Collected material:
================

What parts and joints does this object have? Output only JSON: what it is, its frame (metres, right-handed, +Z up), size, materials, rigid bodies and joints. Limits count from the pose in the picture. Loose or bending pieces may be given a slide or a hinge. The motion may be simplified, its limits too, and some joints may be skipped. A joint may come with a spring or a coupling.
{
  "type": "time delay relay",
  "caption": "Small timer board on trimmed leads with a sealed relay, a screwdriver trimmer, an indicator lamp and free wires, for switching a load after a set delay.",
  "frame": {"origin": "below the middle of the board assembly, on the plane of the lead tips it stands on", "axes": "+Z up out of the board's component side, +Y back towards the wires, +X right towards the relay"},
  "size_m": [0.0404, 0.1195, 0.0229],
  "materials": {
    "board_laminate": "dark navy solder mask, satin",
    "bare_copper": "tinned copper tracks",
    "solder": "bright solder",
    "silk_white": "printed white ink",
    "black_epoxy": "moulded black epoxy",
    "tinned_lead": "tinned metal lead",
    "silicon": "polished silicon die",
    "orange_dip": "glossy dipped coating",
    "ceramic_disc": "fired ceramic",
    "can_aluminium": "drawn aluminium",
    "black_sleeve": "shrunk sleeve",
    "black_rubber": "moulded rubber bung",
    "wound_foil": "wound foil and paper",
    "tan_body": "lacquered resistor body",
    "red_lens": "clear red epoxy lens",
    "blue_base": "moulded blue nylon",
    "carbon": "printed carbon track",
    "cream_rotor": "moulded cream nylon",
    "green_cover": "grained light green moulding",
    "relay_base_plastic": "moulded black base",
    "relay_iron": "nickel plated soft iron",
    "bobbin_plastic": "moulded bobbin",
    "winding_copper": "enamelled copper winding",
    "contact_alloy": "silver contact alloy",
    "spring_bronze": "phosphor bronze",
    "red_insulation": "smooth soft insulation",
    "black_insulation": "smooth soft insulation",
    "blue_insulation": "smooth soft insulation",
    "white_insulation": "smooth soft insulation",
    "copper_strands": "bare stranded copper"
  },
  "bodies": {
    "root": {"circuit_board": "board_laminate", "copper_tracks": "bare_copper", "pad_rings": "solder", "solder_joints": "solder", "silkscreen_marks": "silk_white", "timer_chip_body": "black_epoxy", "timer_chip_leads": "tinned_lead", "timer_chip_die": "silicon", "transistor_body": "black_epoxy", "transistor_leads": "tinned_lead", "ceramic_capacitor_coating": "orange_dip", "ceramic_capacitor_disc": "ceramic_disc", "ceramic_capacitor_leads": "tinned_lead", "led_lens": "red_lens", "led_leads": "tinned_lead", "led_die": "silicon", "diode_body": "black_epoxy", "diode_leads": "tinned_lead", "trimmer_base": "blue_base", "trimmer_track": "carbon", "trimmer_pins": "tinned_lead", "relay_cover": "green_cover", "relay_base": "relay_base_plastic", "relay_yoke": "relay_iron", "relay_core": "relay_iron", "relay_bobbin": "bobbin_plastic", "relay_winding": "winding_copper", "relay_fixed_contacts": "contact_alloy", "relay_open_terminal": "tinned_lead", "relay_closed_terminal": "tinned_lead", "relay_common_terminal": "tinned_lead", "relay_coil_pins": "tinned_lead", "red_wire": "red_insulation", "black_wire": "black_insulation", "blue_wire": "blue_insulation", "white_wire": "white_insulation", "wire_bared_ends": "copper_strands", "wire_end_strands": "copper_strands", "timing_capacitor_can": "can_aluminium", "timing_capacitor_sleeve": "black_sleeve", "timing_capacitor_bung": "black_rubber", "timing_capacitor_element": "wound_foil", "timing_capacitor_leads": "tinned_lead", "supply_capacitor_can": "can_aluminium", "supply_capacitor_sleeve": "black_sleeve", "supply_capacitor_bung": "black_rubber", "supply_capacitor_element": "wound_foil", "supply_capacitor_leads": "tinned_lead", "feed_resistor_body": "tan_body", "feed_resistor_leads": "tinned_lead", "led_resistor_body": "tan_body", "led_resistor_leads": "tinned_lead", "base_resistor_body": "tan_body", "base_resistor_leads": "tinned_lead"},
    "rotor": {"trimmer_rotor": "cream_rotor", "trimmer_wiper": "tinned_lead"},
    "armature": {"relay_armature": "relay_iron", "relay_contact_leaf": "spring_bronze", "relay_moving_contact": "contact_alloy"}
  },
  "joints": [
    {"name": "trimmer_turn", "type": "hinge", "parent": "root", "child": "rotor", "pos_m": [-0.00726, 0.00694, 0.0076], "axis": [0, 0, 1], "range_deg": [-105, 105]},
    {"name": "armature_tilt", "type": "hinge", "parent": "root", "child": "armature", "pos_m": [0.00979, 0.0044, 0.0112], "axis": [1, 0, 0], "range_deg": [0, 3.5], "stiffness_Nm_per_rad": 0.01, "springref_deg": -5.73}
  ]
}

================

Exercise instructions: Print the whole listing again, exactly.

Written solution:
What parts and joints does this object have? Output only JSON: what it is, its frame (metres, right-handed, +Z up), size, materials, rigid bodies and joints. Limits count from the pose in the picture. Loose or bending pieces may be given a slide or a hinge. The motion may be simplified, its limits too, and some joints may be skipped. A joint may come with a spring or a coupling.
{
  "type": "time delay relay",
  "caption": "Small timer board on trimmed leads with a sealed relay, a screwdriver trimmer, an indicator lamp and free wires, for switching a load after a set delay.",
  "frame": {"origin": "below the middle of the board assembly, on the plane of the lead tips it stands on", "axes": "+Z up out of the board's component side, +Y back towards the wires, +X right towards the relay"},
  "size_m": [0.0404, 0.1195, 0.0229],
  "materials": {
    "board_laminate": "dark navy solder mask, satin",
    "bare_copper": "tinned copper tracks",
    "solder": "bright solder",
    "silk_white": "printed white ink",
    "black_epoxy": "moulded black epoxy",
    "tinned_lead": "tinned metal lead",
    "silicon": "polished silicon die",
    "orange_dip": "glossy dipped coating",
    "ceramic_disc": "fired ceramic",
    "can_aluminium": "drawn aluminium",
    "black_sleeve": "shrunk sleeve",
    "black_rubber": "moulded rubber bung",
    "wound_foil": "wound foil and paper",
    "tan_body": "lacquered resistor body",
    "red_lens": "clear red epoxy lens",
    "blue_base": "moulded blue nylon",
    "carbon": "printed carbon track",
    "cream_rotor": "moulded cream nylon",
    "green_cover": "grained light green moulding",
    "relay_base_plastic": "moulded black base",
    "relay_iron": "nickel plated soft iron",
    "bobbin_plastic": "moulded bobbin",
    "winding_copper": "enamelled copper winding",
    "contact_alloy": "silver contact alloy",
    "spring_bronze": "phosphor bronze",
    "red_insulation": "smooth soft insulation",
    "black_insulation": "smooth soft insulation",
    "blue_insulation": "smooth soft insulation",
    "white_insulation": "smooth soft insulation",
    "copper_strands": "bare stranded copper"
  },
  "bodies": {
    "root": {"circuit_board": "board_laminate", "copper_tracks": "bare_copper", "pad_rings": "solder", "solder_joints": "solder", "silkscreen_marks": "silk_white", "timer_chip_body": "black_epoxy", "timer_chip_leads": "tinned_lead", "timer_chip_die": "silicon", "transistor_body": "black_epoxy", "transistor_leads": "tinned_lead", "ceramic_capacitor_coating": "orange_dip", "ceramic_capacitor_disc": "ceramic_disc", "ceramic_capacitor_leads": "tinned_lead", "led_lens": "red_lens", "led_leads": "tinned_lead", "led_die": "silicon", "diode_body": "black_epoxy", "diode_leads": "tinned_lead", "trimmer_base": "blue_base", "trimmer_track": "carbon", "trimmer_pins": "tinned_lead", "relay_cover": "green_cover", "relay_base": "relay_base_plastic", "relay_yoke": "relay_iron", "relay_core": "relay_iron", "relay_bobbin": "bobbin_plastic", "relay_winding": "winding_copper", "relay_fixed_contacts": "contact_alloy", "relay_open_terminal": "tinned_lead", "relay_closed_terminal": "tinned_lead", "relay_common_terminal": "tinned_lead", "relay_coil_pins": "tinned_lead", "red_wire": "red_insulation", "black_wire": "black_insulation", "blue_wire": "blue_insulation", "white_wire": "white_insulation", "wire_bared_ends": "copper_strands", "wire_end_strands": "copper_strands", "timing_capacitor_can": "can_aluminium", "timing_capacitor_sleeve": "black_sleeve", "timing_capacitor_bung": "black_rubber", "timing_capacitor_element": "wound_foil", "timing_capacitor_leads": "tinned_lead", "supply_capacitor_can": "can_aluminium", "supply_capacitor_sleeve": "black_sleeve", "supply_capacitor_bung": "black_rubber", "supply_capacitor_element": "wound_foil", "supply_capacitor_leads": "tinned_lead", "feed_resistor_body": "tan_body", "feed_resistor_leads": "tinned_lead", "led_resistor_body": "tan_body", "led_resistor_leads": "tinned_lead", "base_resistor_body": "tan_body", "base_resistor_leads": "tinned_lead"},
    "rotor": {"trimmer_rotor": "cream_rotor", "trimmer_wiper": "tinned_lead"},
    "armature": {"relay_armature": "relay_iron", "relay_contact_leaf": "spring_bronze", "relay_moving_contact": "contact_alloy"}
  },
  "joints": [
    {"name": "trimmer_turn", "type": "hinge", "parent": "root", "child": "rotor", "pos_m": [-0.00726, 0.00694, 0.0076], "axis": [0, 0, 1], "range_deg": [-105, 105]},
    {"name": "armature_tilt", "type": "hinge", "parent": "root", "child": "armature", "pos_m": [0.00979, 0.0044, 0.0112], "axis": [1, 0, 0], "range_deg": [0, 3.5], "stiffness_Nm_per_rad": 0.01, "springref_deg": -5.73}
  ]
}